• **Supplied material**:
>>>>>

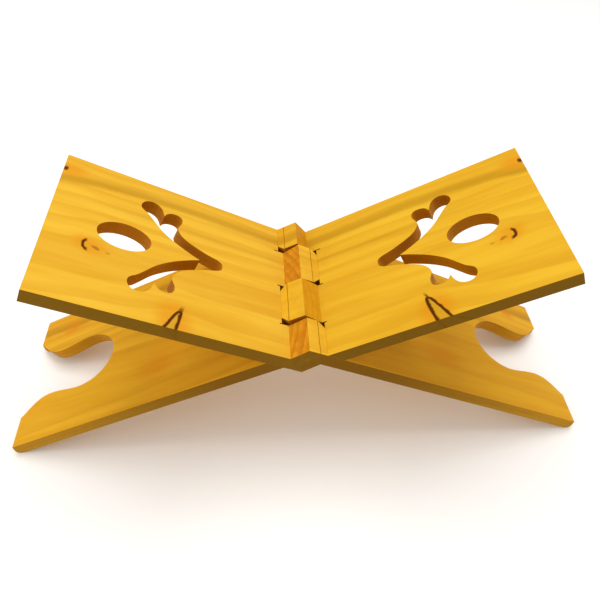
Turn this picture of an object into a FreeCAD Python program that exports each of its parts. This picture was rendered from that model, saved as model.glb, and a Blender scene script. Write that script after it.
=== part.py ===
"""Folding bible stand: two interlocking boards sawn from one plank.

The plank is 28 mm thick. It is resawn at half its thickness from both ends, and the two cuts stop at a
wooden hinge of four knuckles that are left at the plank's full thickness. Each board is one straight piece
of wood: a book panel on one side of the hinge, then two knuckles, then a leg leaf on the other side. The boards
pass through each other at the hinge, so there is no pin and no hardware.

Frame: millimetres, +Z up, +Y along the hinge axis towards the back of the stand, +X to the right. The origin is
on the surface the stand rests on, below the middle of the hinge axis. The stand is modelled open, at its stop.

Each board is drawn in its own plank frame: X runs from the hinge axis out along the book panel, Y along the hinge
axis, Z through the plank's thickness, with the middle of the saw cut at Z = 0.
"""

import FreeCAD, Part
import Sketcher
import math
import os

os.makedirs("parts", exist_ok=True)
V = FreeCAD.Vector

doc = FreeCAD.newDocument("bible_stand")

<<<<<

What is the number of lines in the data that hold the word "FreeCAD"? Reply with that number and nothing else.

• **Task result**: 4